The three-time Cy Young Award winner threw 50 pitches in a simulated game Thursday at Citi Field as he recovers from a left oblique strain. If he keeps feeling good, the right-hander plans to make a minor league rehab start next Tuesday — and it's at least possible he could return to the Mets after that.
“It’s too hard to speculate, because you hit the next level, you might stress it too much. You don’t want to start thinking farther ahead than what you can. This is a tricky injury," Scherzer said.
"So, I’d love to tell you that I can do one rehab start and I’m going to feel great and I’m going to come back. I would love to say I can do that. Is that possible? Yes. But the reality is, I could very easily have a rehab start, have it be tight, and want to actually do it again before I’m actually in a big league game. So I’m very aware of working back through this injury and really, really focused on not having a setback.”
Scherzer, however, isn't concerned with getting fully stretched out again before starting a major league game.
“I’m fine with being a little limited. If I can get back here throwing 70, 80 pitches — give me the ball," he said.
So it appears the soonest Scherzer could pitch for the Mets would be June 26 at Miami. That would be 5 1/2 weeks after he was injured in a May 18 start against St. Louis.
After testing revealed the oblique strain, the Mets said Scherzer's injury typically requires a six-to-eight-week recovery.
A second rehab start in the minors would likely push Scherzer's return back to the weekend of July 1-3 at home against Texas. But even that projection assumes no setbacks, of course.
“Hopefully he feels well tomorrow and we're able to take the next step,” manager Buck Showalter said. “He knows his body. He knows his arm.”
Scherzer simulated three innings, facing Mets backup catcher Patrick Mazeika and two minor leaguers.

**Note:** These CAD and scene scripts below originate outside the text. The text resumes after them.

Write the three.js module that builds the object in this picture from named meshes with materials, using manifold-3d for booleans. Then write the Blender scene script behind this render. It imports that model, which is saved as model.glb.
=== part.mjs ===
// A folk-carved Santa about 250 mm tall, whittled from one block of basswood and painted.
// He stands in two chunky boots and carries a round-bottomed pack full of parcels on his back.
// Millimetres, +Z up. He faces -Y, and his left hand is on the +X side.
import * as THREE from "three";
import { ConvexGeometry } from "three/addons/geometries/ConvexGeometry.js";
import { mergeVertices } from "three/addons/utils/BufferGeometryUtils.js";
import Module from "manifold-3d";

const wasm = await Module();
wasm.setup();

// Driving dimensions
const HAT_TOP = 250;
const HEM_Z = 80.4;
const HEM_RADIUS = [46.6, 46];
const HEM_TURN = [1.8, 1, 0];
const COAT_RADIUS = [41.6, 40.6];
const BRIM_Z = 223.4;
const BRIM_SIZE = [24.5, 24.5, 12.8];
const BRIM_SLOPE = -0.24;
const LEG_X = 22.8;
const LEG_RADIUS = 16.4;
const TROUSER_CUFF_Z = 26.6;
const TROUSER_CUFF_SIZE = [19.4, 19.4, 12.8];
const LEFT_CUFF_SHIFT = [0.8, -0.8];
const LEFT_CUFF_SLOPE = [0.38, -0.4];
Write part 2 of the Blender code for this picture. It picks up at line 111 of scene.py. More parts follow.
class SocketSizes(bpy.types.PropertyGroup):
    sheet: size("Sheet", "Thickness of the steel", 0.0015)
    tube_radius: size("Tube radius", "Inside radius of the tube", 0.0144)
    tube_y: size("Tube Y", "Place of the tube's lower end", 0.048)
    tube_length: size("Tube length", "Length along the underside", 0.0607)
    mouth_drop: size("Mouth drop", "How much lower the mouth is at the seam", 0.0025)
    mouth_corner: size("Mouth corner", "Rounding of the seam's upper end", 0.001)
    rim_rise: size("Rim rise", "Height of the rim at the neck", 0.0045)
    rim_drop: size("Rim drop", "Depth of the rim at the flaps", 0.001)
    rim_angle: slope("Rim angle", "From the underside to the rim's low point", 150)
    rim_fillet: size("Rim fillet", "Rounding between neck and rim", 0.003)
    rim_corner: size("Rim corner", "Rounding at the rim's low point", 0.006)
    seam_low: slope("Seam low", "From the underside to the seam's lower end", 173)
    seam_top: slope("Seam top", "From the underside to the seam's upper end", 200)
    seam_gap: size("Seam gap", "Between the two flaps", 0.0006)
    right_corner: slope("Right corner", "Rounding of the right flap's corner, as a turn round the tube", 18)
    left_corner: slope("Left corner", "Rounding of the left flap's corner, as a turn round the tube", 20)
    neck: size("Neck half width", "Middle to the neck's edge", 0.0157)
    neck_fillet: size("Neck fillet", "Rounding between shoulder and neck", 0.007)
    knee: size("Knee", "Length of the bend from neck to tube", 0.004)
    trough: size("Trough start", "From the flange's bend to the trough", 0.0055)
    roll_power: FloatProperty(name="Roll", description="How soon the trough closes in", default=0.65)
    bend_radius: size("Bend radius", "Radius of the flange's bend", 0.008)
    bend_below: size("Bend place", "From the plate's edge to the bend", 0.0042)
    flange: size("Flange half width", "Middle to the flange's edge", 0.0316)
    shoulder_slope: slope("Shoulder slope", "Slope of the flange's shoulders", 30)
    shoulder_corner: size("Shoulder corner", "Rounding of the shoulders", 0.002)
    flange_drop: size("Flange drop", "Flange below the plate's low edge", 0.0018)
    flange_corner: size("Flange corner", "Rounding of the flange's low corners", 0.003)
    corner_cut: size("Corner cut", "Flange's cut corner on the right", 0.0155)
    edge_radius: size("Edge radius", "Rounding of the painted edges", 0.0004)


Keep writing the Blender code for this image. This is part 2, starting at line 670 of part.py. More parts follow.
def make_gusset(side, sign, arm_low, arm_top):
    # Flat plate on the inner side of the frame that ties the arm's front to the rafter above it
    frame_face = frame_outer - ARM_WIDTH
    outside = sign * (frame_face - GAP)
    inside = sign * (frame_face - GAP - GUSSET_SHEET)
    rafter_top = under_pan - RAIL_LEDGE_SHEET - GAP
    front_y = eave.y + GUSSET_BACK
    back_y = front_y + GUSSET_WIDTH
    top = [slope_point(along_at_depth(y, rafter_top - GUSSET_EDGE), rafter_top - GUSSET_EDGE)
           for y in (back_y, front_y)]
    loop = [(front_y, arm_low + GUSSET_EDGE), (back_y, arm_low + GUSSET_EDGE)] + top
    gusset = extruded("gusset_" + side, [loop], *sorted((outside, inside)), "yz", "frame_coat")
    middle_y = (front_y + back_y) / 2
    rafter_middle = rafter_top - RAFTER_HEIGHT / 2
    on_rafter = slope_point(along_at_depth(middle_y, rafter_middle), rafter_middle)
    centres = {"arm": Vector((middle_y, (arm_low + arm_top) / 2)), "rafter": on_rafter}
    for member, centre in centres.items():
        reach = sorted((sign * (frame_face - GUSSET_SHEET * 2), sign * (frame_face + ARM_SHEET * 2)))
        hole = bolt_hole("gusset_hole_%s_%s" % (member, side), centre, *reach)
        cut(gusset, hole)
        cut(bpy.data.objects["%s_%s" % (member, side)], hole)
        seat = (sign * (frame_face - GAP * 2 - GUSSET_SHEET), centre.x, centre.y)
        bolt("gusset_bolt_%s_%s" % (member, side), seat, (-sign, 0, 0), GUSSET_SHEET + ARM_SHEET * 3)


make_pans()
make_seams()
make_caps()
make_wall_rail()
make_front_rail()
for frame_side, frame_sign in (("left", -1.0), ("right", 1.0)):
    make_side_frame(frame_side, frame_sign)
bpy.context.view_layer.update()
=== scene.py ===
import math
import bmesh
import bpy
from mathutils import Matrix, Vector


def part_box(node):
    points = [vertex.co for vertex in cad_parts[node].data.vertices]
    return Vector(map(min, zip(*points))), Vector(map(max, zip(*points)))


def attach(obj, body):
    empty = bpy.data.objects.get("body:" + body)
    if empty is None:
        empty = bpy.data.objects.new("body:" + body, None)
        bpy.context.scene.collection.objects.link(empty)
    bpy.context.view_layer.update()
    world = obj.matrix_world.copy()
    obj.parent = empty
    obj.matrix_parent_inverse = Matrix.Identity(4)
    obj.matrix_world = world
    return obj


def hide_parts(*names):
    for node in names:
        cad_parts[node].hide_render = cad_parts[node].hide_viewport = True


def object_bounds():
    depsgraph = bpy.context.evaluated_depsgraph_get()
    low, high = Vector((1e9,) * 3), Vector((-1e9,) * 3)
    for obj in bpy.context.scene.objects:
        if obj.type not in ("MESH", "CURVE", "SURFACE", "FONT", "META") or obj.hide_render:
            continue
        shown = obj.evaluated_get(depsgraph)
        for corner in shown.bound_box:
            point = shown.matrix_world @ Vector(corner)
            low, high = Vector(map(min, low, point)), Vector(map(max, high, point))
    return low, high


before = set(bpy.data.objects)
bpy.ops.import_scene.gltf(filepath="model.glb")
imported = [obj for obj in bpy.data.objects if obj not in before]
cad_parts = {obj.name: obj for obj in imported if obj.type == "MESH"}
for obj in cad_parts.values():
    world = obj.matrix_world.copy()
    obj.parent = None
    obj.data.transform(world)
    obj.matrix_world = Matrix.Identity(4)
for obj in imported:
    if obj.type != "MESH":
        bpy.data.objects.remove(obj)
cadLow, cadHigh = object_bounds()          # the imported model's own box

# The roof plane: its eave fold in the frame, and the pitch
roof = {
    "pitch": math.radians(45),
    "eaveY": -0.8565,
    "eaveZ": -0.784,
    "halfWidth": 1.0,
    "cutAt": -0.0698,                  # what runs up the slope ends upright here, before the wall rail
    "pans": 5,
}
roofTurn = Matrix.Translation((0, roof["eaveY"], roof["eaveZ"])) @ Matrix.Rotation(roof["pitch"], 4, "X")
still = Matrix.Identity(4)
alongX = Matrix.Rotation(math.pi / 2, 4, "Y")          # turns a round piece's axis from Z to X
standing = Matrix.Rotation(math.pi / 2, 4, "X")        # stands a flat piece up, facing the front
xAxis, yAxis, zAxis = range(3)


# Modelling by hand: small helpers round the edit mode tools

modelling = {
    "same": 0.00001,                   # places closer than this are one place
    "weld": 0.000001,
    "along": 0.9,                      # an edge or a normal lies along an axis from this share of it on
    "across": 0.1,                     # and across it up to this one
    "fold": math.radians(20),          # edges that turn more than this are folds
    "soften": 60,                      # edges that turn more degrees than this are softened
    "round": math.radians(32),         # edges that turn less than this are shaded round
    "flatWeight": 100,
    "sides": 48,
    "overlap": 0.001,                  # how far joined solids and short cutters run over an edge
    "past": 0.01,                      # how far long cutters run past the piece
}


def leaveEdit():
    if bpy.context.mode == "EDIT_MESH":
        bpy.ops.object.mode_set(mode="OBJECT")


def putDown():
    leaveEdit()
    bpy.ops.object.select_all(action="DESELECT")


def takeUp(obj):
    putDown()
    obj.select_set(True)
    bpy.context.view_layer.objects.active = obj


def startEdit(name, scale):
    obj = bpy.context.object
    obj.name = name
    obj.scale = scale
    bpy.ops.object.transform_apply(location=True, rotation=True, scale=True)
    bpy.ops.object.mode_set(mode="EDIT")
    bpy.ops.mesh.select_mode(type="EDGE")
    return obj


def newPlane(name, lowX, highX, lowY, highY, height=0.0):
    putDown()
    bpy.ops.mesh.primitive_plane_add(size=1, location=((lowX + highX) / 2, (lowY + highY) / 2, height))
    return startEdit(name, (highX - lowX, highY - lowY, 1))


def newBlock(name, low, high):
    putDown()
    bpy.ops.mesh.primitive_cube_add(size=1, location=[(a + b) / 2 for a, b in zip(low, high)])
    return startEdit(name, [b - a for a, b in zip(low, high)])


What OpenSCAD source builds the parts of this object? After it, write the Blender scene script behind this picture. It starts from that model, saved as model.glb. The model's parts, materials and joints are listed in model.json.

“Did it exactly the way I thought I was going to do it, with the second inning being the highest-intensity inning," Scherzer said. "Felt good the entire time. Threw all the pitches, so everything’s good.”
He approached the session with his typical intensity, according to Showalter.
“He was into it, and you could tell how much he enjoyed being back out on the mound here at Citi Field,” Showalter said.
Scherzer, who turns 38 next month, is 5-1 with a 2.54 ERA over eight starts in his first season with the Mets after signing a $130 million, three-year contract as a free agent.
New York is also missing fellow ace Jacob deGrom, sidelined all season by a stress reaction in his right scapula. The two-time Cy Young Award winner didn't pitch after July 7 last year because of an elbow injury.
The right-hander, who turns 34 on Sunday, threw 30 pitches Tuesday in his fourth bullpen session and is scheduled for an “up-and-down” bullpen Friday.
New York still had the best record in the National League at 41-23 heading into Thursday night's series finale against Milwaukee. But the Mets' 10 1/2-game cushion in the NL East on June 1 had been whittled to four thanks to Atlanta's 14-game winning streak.